Не станем мрачить память о тех днях свидетельствами и слухами о недостойных интригах и происках московских родственников Станюковичей — всё это достаточно омрачило и помрачило жизнь женщины в последние её дни.
Вскоре к страданиям тела прибавились душевные. Больная была переведена в психиатрическую клинику. Рядом — безумный Врубель.
Мусатовы вынужденно переселились опять к Ульянову — на два месяца. «В жизни художника встречаются минуты, когда искусство в загоне, когда им надо пожертвовать ради дружбы… Таких, как Станюковичи, мы больше не найдём»26,— Борисов-Мусатов был твёрд всегда и во всём.
Опять потребовалась та неимоверная деловая энергия, которою так умел поражать непрактичный и неделовой Виктор Эльпидифорович. Нужно было бегать по докторам, доставать лекарства, дежурить возле больной. Под конец она узнавала только его, только из его рук принимала пищу.
Перед смертью, переведённая из лечебницы под домашний кров (всё к тому же добрейшему Ульянову), Надежда Юрьевна, по воспоминаниям, почти неотрывно смотрела на радостные краски мусатовской «Весны».
Она умерла 21 августа, похоронена была близ Бутырской заставы, на небольшом кладбище.
Умерла та, которая сама была для художника воплощением боттичеллиевской весны, небесной красоты, вечной женственности, невечернего света.
«Я и Елена Владимировна убиты её смертью. Она болела всё лето, и несмотря на все наши усилия её спасти, ничто не помогло.

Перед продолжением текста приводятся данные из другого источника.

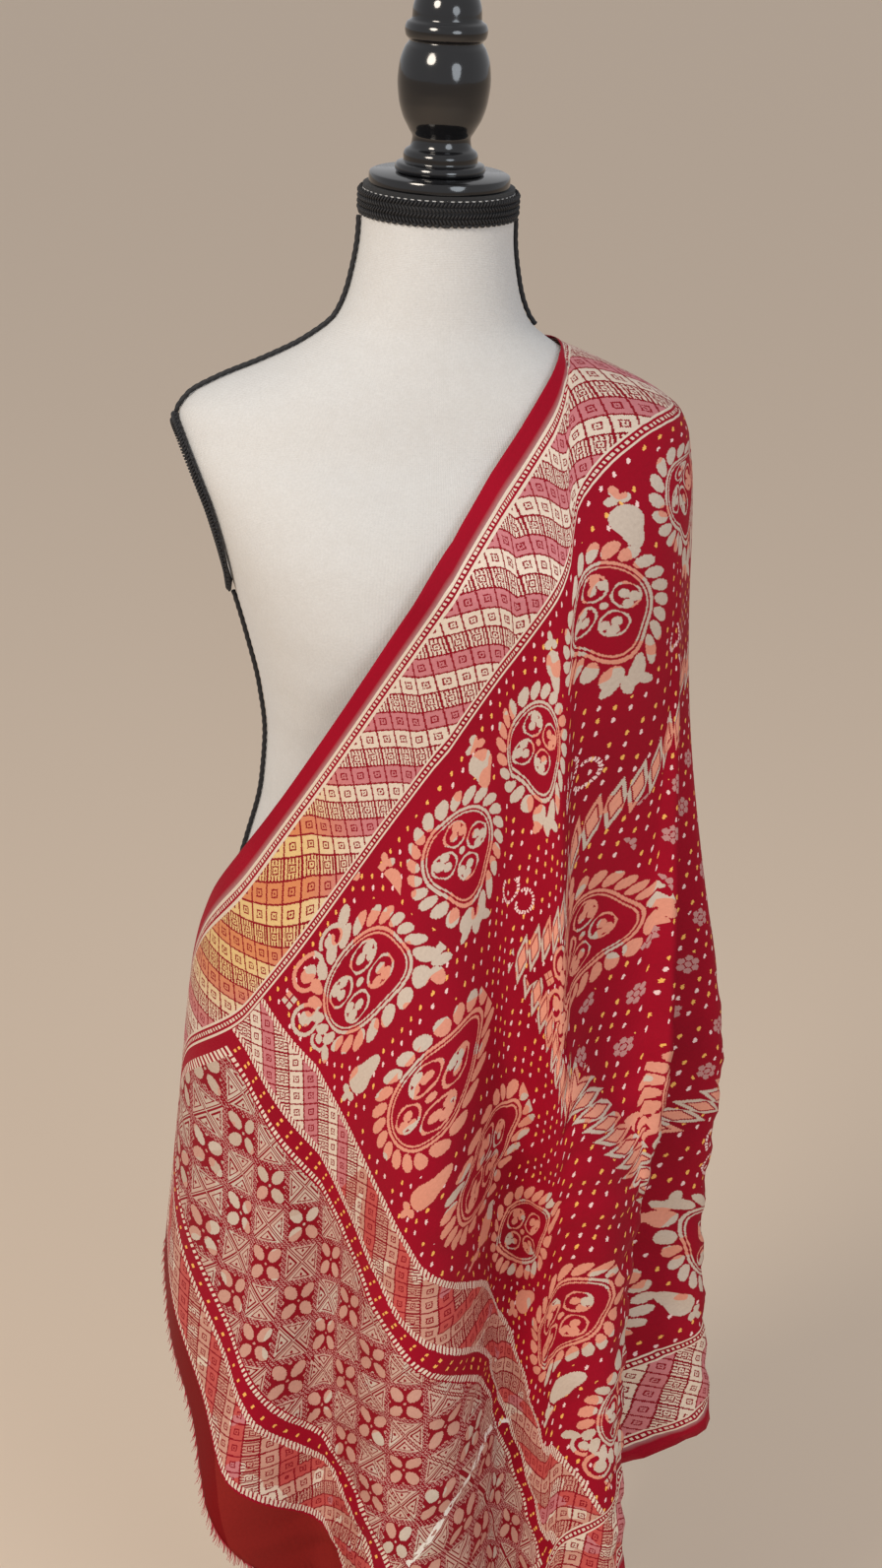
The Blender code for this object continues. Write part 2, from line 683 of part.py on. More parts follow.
def makeFringe(name, atStart, mat):
    """A short frayed fringe past one end of the cloth, on its own narrow backing."""
    s, t = clothPlace(lines, clothEnds)
    edge = -SHOULDER_AT if atStart else CLOTH_LENGTH - SHOULDER_AT
    here = (np.abs(s - edge) < 2e-4) & (clothEnds > 0.02)
    fineT = t[here]
    fineP = clothMid[here, ROWS]
    inside = clothMid[here, ROWS - 1]
    order = np.argsort(fineT)
    fineP, inside = fineP[order], inside[order]
    own = np.arange(len(fineP), dtype=float)
    at = np.concatenate([[0.3], np.arange(2, 2 * len(fineP) - 3) / 2, [len(fineP) - 1.3]])
    cells = len(at) - 1
    mid = np.stack([np.interp(at, own, fineP[:, k]) for k in range(3)], 1)
    inner = np.stack([np.interp(at, own, inside[:, k]) for k in range(3)], 1)
    along = np.gradient(mid, axis=0)
    along = along / np.linalg.norm(along, axis=1, keepdims=True)
    down = mid - inner
    down = down / np.maximum(np.linalg.norm(down, axis=1, keepdims=True), 1e-9)
    side = np.cross(along, down)
    slant = np.linalg.norm(side, axis=1, keepdims=True)
    side = side / np.maximum(slant, 1e-9)
    slant = np.clip(slant, 0.4, 1.0)
    half = CLOTH_THICK * 0.35
    top = mid + down * FRINGE_GAP / slant
    low = top + down * FRINGE_BACKING / slant
    n = cells + 1
    points = [*(top + side * half), *(top - side * half), *(low + side * half), *(low - side * half)]
    faces = [[0, 2 * n, 3 * n, n], [n - 1, 2 * n - 1, 4 * n - 1, 3 * n - 1]]
    for i in range(cells):
        faces.append([i, n + i, n + i + 1, i + 1])
        faces.append([i, i + 1, 2 * n + i + 1, 2 * n + i])
        faces.append([n + i + 1, n + i, 3 * n + i, 3 * n + i + 1])
        ring = [2 * n + i, 2 * n + i + 1, 3 * n + i + 1, 3 * n + i]
        if i % 2 == 1:
            faces.append(ring)
            continue
        long = FRINGE_LENGTH * (0.75 + 0.25 * math.sin(1.7 * i) ** 2)
        fall = (down[i] + down[i + 1]) / 2
        centre = (points[ring[0]] + points[ring[2]]) / 2 + fall * long
        lean = 0.0012 * math.sin(2.3 * i)
        base = len(points)
        for v in ring:
            spread = (np.array(points[v]) - (points[ring[0]] + points[ring[2]]) / 2) * 0.3
            points.append(centre + spread + along[i] * lean)
        for k in range(4):
            m = (k + 1) % 4
            faces.append([ring[k], ring[m], base + m, base + k])
        faces.append([base, base + 1, base + 2, base + 3])
    return makeObject(name, points, faces, mat)


clothMat = makeMaterial("red georgette", (0.42, 0.006, 0.02), 0.6)
fringeMat = makeMaterial("red fringe threads", (0.42, 0.01, 0.02), 0.7)
linenMat = makeMaterial("white linen", (0.72, 0.70, 0.66), 0.85)
braidMat = makeMaterial("black braid", (0.012, 0.012, 0.013), 0.7)
lacquerMat = makeMaterial("black lacquered wood", (0.008, 0.008, 0.009), 0.15)
paintMat = makeMaterial("black painted metal", (0.012, 0.012, 0.013), 0.35, 0.2)

lines = chosenLines(COLUMNS)
clothMid, clothOwner, clothEnds = clothGrid(lines, ROWS)
clothPoints, clothFaces = thickSheet(clothMid, clothOwner, CLOTH_THICK)
makeObject("cloth", clothPoints, clothFaces, clothMat)
makeFringe("front_fringe", True, fringeMat)
makeFringe("back_fringe", False, fringeMat)

makeTorso(linenMat)
braidLow = NECK_TOP - BRAID_TALL - 0.002
makeBand("neck_braid", braidLow, NECK_TOP - 0.002, 0.0008, BRAID_THICK, braidMat)
cordClear = CORD_RADIUS + 0.0001
cordHigh = braidLow - 0.003
makeCord("armhole_braid", armholePath(-1, 0.0052), 0.0038, 6, braidMat, True)
makeCord("side_cord", sidePath(-1, 0.750, 1.243, cordClear), CORD_RADIUS, 6, braidMat)
makeCord("left_shoulder_cord", sidePath(-1, 1.400, cordHigh, cordClear), CORD_RADIUS, 6, braidMat)
makeCord("right_shoulder_cord", sidePath(1, 1.475, cordHigh, cordClear), CORD_RADIUS, 6, braidMat)

discLow = NECK_TOP + GAP
discProfile = (
    (0.0, 0.0),
    (DISC_RADIUS - 0.001, 0.0),
    (DISC_RADIUS, 0.0012),
    (DISC_RADIUS, DISC_TALL - 0.0015),
    (DISC_RADIUS - 0.0015, DISC_TALL),
    (0.0, DISC_TALL),
)
makeTurned("neck_disc", discProfile, discLow, 40, lacquerMat)
makeTurned("knob", KNOB, discLow + DISC_TALL + GAP, 24, lacquerMat)
collarLow = TORSO_BOTTOM - GAP - COLLAR_TALL
collarProfile = ((0.0, 0.0), (0.024, 0.0), (0.032, 0.010), (0.045, COLLAR_TALL), (0.0, COLLAR_TALL))
makeTurned("collar", collarProfile, collarLow, 24, paintMat)
poleLow = BASE_TALL + GAP
poleTall = collarLow - GAP - poleLow
poleProfile = ((0.0, 0.0), (POLE_RADIUS, 0.0), (POLE_RADIUS, poleTall), (0.0, poleTall))
makeTurned("pole", poleProfile, poleLow, 20, paintMat)
makeTurned("base", BASE, 0.0, 40, paintMat)
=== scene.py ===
import bpy
import bmesh
import json
import math
import numpy as np
from mathutils import Matrix, Vector

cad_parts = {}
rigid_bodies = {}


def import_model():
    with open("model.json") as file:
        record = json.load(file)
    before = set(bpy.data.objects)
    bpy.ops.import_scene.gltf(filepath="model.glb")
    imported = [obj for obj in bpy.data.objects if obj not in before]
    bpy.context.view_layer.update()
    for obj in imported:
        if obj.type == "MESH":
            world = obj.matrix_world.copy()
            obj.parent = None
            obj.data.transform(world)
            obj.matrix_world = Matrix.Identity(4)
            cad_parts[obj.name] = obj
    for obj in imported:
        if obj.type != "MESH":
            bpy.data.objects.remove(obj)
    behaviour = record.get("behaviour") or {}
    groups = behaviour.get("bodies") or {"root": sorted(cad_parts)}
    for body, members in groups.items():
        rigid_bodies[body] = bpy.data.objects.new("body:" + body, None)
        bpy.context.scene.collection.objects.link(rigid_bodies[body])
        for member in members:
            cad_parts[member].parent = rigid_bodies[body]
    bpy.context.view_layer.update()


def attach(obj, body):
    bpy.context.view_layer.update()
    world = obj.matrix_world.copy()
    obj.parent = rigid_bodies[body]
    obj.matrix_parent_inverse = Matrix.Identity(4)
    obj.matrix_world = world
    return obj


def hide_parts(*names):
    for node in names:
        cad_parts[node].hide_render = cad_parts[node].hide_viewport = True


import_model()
scene = bpy.context.scene
print("frame loaded")


def linked(name, data):      # a new object in the scene
    obj = bpy.data.objects.new(name, data)
    scene.collection.objects.link(obj)
    return obj


# the view of the photograph
cameraValues = {
    "place": (-0.25991, -1.79443, 1.861),
    "turn": -9.0,     # degrees round the form
    "down": 23.15,    # degrees below level
    "roll": 3.0,
    "lens": 56.53,    # mm, on a sensor 36 mm tall
}


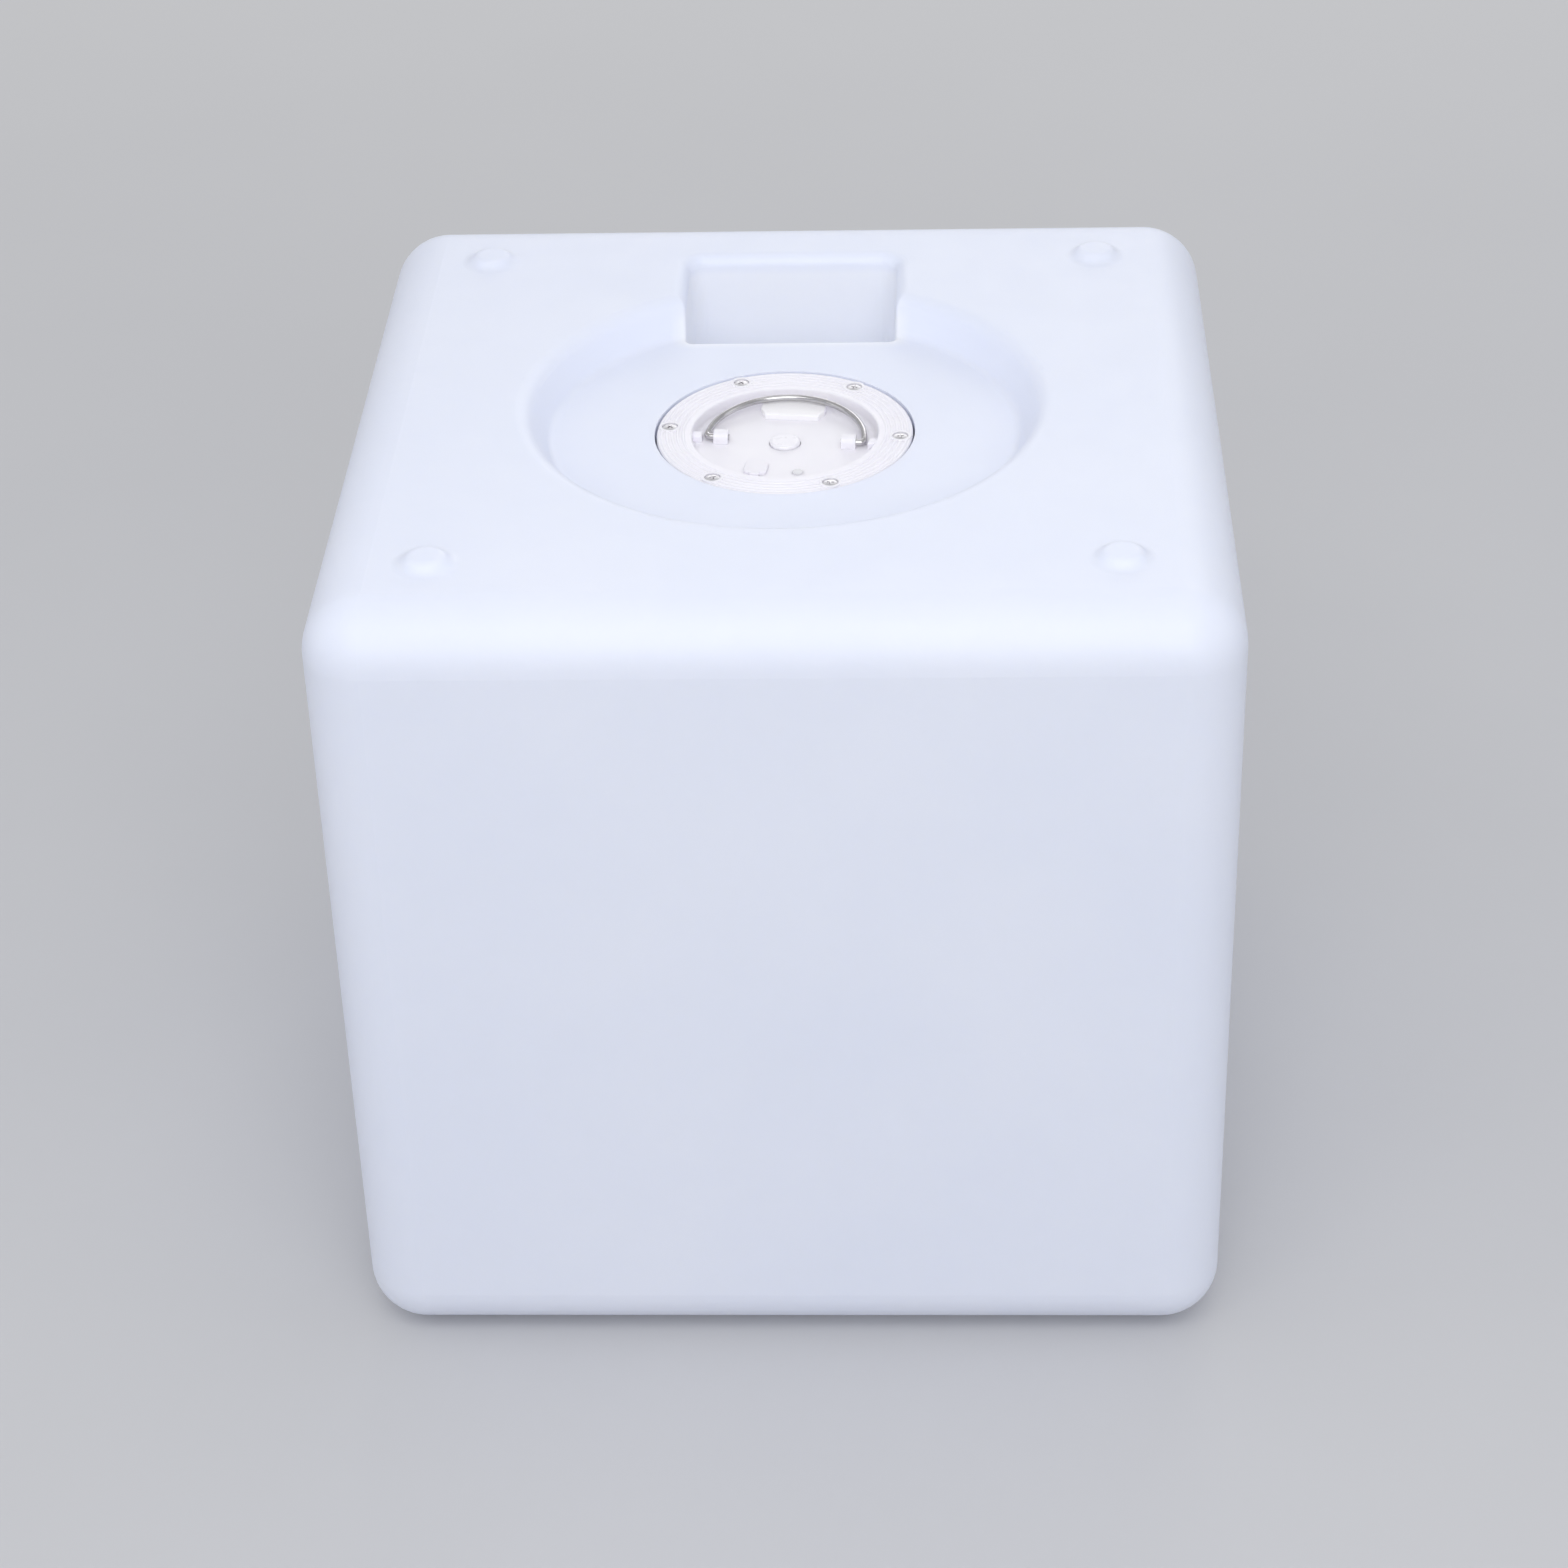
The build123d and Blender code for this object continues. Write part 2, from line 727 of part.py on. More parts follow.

Расстроен сам и теперь нездоров, сижу в Тарусе на даче и отдыхаю. Я уж не говорю, как я несчастлив потерять такого друга, как Н.Ю.»27,— тоскует он, вернувшись на берега Оки.
«Нездоров», — пишет он. «Смертельно болен», — можем мы теперь прочитать. Младшая сестра вспоминала, как поразил её болезненный, измученный вид брата, заметные перемены в его лице.
И всё-таки у него есть то, что у немногих: он художник, и он может усилием памяти и воли вернуть хотя бы тень ушедшего в зримых чертах. «Я напишу её, воспою в красках так, что она будет жить для Владимира, как и для нас всех… Такой человек не должен быть забытым… Она была большой поэт!»28
Он написал «Реквием»— погребальный хор, плач по рано ушедшей жизни, да так уж вышло, что и по своей тоже. «Священным, трепетным огнем горит это создание, великое нежностью и умилением над сорвавшейся под непосильным подвигом жизни»29,— слова Станюковича здесь имеют особый смысл: «Реквием» для него — память о личной трагедии прежде всего.
Художнику не удалось закончить этот скорбный шедевр — жизни не было отпущено даже на то. Банальная мысль, что «Реквием» стал реквиемом и по самому художнику, напрашивается сама собою, слишком явна. И тут есть своя правота. Разумеется, на поверхности лежит и сопоставление с Моцартом. Говорить о том много нет нужды: слишком всё тут бесспорно и определенно.
«Реквием»— акварель сравнительно большого размера (53×76 см). Говорить о колорите этой работы, разумеется, нельзя окончательно, хотя и можно предположить, судя по начально наложенным тонам, что и здесь в основе цветового построения должна была появиться разработка всё той же «мусатовской» гаммы. Важнее теперь проникнуть в смысл многофигурной композиции, ёе ритмической направленности — разгадать потаённую идею. Из всех произведений Борисова-Мусатова «Реквием»— самое загадочное при видимой простоте содержания, на что как будто указывает и само название (вполне определённое в отличие от таких, как «Водоём», «Гобелен» или «Изумрудное ожерелье»).
Однако при всей внешней бесспорности неявный спор между исследователями всё же возник. Прежде всего, нет согласия, как выяснилось, по поводу портретности персонажей «Реквиема». Опять-таки: само по себе портретное сходство для Борисова-Мусатова имеет малое значение, ибо его персонажи всегда обезличены, выражение и черты лица предельно обобщены. Конечно, мы узнаём прототипы, но причина тут не в стремлении мастера к созданию портретных характеристик, а в немногочисленности моделей, позировавших ему. Вот и в «Реквиеме»— вторая слева фигура, стоящая на переднем плане, узнаётся без колебаний: Елена Владимировна, жена художника. Фигура в центре и крайняя левая тоже сомнений не вызывают — это Н.Ю.Станюкович, памяти которой и посвящено произведение. Установлено, что лицо центральной фигуры не просто портрет, а повёрнутое на девяносто градусов изображение, сделанное с натуры, — Надежда Юрьевна на смертном одре. Убедиться в том нетрудно, достаточно мысленно представить это лицо в горизонтальном изображении. Кроме того, перед зрителем единственное лицо из всей группы с закрытыми глазами, что тоже многоважно.